Pour Rousseau il n’y a pas de possibilité d’institution d’un corps politique sans l’accord préalable de tous les membres voulant prendre part à ce contrat. Il n’y a sur l’homme aucune obligation quelle qu’elle soit qui le détermine à passer un quelconque contrat. Ce n’est que par sa propre volonté et par elle seule qu’il accepte de s’associer aux autres. Chacun peut refuser comme, il peut accepter à contracter ; et l’union politique ou le corps social qui résultera de ce contrat est conventionnel. Cette idée de l’origine du corps politique comme convention de ses membres Rousseau la partage avec les théoriciens du contrat.

Théorie du contrat, Critique de Rousseau

Les faux contrats

Comme nous l’avons dit auparavant, si l’on parle de contrat social comme fondement du corps politique Rousseau n’en est pas l’initiateur.
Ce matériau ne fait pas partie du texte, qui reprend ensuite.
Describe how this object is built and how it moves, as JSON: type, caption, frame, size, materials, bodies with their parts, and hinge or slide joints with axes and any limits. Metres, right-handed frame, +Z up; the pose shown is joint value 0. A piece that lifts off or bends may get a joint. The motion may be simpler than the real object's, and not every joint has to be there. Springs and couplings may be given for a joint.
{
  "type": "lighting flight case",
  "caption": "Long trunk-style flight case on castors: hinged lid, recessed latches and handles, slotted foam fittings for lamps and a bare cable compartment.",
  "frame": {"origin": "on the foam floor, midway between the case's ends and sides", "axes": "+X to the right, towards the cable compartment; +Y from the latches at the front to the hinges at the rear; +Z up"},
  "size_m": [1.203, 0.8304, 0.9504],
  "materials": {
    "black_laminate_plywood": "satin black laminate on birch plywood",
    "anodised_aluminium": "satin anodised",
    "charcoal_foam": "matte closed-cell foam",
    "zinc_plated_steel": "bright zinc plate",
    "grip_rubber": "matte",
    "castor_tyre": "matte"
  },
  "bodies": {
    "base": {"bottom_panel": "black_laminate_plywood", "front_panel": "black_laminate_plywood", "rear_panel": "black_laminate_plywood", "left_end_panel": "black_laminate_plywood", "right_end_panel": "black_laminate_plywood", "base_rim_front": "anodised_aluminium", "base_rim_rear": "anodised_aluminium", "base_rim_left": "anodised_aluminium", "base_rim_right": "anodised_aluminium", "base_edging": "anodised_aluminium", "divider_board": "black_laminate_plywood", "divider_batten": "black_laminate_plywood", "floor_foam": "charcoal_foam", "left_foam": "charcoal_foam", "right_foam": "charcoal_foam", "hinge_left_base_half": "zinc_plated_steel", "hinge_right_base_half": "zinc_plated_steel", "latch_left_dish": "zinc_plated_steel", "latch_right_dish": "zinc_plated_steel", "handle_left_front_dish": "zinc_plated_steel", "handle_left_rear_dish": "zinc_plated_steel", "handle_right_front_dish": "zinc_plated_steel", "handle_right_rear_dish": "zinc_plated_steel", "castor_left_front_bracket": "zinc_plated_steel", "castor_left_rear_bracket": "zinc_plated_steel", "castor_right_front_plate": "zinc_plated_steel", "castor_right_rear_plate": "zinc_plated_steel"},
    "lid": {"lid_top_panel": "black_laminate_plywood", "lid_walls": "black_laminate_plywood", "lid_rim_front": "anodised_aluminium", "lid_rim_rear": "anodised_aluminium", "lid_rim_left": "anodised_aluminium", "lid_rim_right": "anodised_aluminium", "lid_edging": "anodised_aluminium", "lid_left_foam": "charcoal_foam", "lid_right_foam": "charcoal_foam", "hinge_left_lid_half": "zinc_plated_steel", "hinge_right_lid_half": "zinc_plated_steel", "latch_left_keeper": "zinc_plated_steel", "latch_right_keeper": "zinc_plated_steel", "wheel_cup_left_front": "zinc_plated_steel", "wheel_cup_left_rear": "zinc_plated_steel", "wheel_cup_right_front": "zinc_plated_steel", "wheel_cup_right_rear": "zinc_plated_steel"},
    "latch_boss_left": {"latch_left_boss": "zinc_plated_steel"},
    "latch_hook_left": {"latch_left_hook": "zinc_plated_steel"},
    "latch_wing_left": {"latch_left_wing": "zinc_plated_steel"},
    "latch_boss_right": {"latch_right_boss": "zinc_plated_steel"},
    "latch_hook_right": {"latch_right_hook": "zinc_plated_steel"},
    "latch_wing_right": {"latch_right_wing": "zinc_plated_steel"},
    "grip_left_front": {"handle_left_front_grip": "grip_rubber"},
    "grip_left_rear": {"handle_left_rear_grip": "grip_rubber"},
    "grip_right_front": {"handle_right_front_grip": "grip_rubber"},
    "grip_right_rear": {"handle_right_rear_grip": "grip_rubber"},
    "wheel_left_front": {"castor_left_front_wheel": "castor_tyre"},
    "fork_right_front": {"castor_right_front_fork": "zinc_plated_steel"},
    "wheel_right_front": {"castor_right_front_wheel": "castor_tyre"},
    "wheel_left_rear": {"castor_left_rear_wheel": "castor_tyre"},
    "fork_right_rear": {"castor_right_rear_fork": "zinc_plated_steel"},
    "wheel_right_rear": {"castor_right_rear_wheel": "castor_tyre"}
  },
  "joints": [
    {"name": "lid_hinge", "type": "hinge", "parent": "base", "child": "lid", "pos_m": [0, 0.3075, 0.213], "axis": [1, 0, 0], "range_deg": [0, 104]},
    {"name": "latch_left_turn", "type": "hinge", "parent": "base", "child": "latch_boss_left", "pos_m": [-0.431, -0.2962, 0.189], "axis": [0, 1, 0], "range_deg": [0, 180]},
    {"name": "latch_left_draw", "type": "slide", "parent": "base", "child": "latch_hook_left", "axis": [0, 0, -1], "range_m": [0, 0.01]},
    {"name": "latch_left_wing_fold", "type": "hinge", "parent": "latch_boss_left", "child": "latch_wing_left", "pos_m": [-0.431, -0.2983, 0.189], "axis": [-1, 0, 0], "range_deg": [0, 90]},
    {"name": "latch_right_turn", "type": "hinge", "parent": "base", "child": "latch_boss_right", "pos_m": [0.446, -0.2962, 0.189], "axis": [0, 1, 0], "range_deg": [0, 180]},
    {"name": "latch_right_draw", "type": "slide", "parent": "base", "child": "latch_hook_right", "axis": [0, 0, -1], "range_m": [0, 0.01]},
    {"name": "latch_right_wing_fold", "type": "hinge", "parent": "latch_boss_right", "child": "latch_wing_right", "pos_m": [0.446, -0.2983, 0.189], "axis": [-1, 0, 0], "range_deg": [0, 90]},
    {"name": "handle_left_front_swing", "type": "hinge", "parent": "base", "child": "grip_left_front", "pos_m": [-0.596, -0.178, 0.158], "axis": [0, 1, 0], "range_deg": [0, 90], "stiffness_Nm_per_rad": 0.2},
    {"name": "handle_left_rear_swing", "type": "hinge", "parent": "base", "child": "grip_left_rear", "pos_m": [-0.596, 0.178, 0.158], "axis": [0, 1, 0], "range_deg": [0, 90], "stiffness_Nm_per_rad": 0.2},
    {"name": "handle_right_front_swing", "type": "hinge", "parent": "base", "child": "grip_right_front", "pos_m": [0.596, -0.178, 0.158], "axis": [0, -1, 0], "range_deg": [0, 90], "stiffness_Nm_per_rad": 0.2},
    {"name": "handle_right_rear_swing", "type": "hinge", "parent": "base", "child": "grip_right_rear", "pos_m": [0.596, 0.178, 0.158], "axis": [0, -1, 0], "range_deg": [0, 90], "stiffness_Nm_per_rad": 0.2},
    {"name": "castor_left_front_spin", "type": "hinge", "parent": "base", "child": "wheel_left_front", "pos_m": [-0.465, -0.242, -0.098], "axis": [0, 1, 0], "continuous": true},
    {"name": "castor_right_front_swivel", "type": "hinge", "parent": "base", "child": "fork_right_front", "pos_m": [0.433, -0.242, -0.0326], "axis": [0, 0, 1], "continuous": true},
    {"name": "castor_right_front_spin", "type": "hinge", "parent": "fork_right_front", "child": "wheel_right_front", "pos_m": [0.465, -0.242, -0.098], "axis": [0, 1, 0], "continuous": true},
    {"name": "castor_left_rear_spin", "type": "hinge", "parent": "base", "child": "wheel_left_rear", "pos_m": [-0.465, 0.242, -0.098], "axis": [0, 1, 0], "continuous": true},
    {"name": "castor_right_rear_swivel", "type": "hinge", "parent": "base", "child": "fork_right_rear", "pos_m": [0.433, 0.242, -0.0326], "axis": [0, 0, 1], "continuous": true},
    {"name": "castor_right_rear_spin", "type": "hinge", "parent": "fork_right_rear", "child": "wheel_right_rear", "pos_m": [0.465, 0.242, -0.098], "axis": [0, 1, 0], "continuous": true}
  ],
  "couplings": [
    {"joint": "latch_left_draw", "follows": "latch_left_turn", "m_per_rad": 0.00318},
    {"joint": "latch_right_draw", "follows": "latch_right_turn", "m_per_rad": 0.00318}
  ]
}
Cependant sa théorie contractuelle diffère de celle de ses prédécesseurs. Ainsi nous allons voir pourquoi et comment ?
Pour Locke « ce qui est à l’origine d’une société politique, ce qui la constitue véritablement c’est uniquement le consentement […] c’est cela et uniquement cela qui donne effectivement ou peut donner naissance à un gouvernement légitime ».44
La seule légitimité du contrat chez Locke réside dans le consentement des membres. Tous les membres expriment leur volonté de vivre ensemble. Sans cette volonté commune consentie par chacun, l’institution du gouvernement est impossible.
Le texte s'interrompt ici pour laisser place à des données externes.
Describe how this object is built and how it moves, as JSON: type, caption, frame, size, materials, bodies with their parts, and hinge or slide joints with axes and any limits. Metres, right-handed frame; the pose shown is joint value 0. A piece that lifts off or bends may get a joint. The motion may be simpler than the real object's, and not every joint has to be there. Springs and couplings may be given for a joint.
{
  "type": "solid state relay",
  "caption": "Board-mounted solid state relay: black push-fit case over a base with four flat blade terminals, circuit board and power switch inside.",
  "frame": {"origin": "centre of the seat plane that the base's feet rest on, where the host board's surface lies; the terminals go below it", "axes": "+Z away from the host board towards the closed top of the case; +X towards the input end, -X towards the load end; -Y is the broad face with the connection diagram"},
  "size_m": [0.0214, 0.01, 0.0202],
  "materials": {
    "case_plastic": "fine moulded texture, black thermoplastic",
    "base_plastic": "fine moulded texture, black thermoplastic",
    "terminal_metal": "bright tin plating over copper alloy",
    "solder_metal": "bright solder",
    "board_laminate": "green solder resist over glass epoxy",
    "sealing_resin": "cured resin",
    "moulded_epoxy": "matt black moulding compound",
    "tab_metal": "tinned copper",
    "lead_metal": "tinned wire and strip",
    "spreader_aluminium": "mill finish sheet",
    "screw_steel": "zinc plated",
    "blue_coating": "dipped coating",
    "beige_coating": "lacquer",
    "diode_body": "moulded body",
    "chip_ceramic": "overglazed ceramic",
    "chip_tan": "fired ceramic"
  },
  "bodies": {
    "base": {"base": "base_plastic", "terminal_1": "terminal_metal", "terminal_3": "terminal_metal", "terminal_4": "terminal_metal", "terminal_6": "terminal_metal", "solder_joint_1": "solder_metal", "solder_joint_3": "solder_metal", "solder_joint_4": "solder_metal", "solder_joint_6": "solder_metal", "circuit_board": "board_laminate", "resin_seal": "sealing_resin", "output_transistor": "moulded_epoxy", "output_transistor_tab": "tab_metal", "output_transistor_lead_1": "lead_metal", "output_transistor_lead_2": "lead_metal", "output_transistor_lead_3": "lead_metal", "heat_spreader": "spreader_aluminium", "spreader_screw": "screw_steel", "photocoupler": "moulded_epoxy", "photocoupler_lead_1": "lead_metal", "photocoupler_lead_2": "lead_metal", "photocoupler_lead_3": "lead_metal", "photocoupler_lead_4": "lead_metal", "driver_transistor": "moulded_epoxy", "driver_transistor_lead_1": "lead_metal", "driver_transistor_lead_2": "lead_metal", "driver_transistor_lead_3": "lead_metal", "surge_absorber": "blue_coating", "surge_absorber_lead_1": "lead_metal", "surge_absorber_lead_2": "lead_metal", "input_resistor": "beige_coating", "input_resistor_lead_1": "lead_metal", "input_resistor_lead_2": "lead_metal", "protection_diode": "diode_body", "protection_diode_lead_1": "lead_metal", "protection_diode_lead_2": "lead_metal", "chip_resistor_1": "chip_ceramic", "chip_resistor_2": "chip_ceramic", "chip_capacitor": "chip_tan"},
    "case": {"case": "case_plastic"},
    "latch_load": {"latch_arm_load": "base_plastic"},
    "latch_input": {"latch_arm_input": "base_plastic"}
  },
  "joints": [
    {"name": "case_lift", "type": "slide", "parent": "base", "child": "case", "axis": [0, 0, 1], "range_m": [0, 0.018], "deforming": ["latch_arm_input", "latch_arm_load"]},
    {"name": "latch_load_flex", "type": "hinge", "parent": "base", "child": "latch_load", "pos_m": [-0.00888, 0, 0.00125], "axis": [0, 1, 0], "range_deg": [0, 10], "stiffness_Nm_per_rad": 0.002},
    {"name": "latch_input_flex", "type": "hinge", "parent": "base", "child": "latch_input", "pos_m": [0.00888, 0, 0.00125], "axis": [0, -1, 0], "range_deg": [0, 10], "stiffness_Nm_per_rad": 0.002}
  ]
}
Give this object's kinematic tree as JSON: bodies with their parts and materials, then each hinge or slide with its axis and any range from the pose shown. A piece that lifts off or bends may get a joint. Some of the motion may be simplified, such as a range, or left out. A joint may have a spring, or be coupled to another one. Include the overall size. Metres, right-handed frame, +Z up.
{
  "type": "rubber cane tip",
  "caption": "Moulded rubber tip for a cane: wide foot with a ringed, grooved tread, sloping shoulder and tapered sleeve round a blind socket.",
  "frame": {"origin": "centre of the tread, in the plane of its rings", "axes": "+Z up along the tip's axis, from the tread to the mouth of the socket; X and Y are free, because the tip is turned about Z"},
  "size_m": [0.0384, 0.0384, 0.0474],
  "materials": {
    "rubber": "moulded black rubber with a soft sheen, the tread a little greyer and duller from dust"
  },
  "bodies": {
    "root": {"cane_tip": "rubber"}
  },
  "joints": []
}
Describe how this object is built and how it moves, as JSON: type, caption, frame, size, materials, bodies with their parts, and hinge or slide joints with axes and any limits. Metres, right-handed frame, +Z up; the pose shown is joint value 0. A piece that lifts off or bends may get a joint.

Par ailleurs, la finalité de ce contrat c’est que tout associé puisse préserver sa liberté. Il faut dire que la liberté est l’un des principes auxquels Locke tient beaucoup. Pour lui si les hommes ont accepté de renoncer à leur indépendance naturelle et de se soumettre à une autorité commune c’est en vue d’avoir une garantie « de pouvoir disposer en paix, sous la protection des lois, de leurs vies de leurs biens et de leurs libertés »45 C’est en ce sens que l’on considère Locke comme le précurseur du libéralisme. En réalité pour lui les intérêts individuels doivent être préservés et ne doivent être menacés par l’Etat.
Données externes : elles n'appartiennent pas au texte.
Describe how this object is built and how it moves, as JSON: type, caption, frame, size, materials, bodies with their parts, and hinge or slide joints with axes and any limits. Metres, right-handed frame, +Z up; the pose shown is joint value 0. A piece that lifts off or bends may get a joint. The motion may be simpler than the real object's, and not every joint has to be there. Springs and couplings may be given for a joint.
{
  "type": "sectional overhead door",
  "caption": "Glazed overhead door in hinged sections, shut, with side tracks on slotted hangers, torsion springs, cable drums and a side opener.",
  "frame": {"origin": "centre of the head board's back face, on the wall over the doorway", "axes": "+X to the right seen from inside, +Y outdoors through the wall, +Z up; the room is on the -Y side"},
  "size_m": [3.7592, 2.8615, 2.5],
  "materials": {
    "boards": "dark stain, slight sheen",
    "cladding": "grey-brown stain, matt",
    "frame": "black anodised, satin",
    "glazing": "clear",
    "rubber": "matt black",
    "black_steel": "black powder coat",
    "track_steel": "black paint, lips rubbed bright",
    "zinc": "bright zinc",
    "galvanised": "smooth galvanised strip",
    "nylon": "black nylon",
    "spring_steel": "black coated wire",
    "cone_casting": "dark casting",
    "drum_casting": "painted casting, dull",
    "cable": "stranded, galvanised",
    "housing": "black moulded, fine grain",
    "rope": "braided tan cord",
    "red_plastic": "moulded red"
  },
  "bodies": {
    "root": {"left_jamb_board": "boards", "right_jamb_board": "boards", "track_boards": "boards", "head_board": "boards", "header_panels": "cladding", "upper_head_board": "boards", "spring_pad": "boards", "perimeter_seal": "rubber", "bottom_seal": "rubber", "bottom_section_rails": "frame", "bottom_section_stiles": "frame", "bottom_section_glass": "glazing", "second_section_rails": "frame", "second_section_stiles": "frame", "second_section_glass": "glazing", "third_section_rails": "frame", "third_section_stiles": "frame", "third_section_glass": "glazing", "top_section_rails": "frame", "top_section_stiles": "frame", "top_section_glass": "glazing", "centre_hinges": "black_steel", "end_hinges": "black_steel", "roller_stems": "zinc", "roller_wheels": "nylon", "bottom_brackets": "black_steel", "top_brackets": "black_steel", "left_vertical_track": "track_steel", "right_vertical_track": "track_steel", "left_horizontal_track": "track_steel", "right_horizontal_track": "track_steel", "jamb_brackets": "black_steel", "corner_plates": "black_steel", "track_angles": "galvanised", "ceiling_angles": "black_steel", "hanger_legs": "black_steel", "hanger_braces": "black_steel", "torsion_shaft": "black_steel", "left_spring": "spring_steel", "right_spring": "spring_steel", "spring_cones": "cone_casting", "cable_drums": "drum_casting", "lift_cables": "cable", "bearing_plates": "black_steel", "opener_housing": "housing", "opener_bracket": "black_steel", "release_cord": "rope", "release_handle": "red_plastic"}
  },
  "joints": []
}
Il considère d’ailleurs que le contrat n’a de sens que lorsque l’Etat à des engagements vers le peuple et qu’il doit respecter ces engagements. Le contrat, en fait pour Locke doit prendre en considération les intérêts du peuple qui doit avoir lui-même une possibilité de limiter le pouvoir de l’Etat. C’est justement dans ce sens que Rousseau est très proche de Locke mais ils diffèrent dans la question des limites des pouvoirs de l’Etat. « Si Rousseau et Locke ont un égal amour de la liberté, la même haine du despotisme et de la monarchie absolue, ils ne se font pas moins du rôle de l’Etat deux conceptions très différentes voire même radicalement opposées »46
Locke donne une priorité absolue à l’individu alors que Rousseau favorise d’une certaine manière l’intérêt commun que l’Etat doit prendre en charge sans pour autant empiéter la liberté individuelle si celle-ci ne s’oppose pas à l’intérêt de l’individu lui-même. Cependant l’opposition est plus grande entre Rousseau et les théoriciens de l’absolutisme comme Hobbes, Grotius et Pufendorf d’une part et d’autre part Bossuet, Ramsay et Filmer.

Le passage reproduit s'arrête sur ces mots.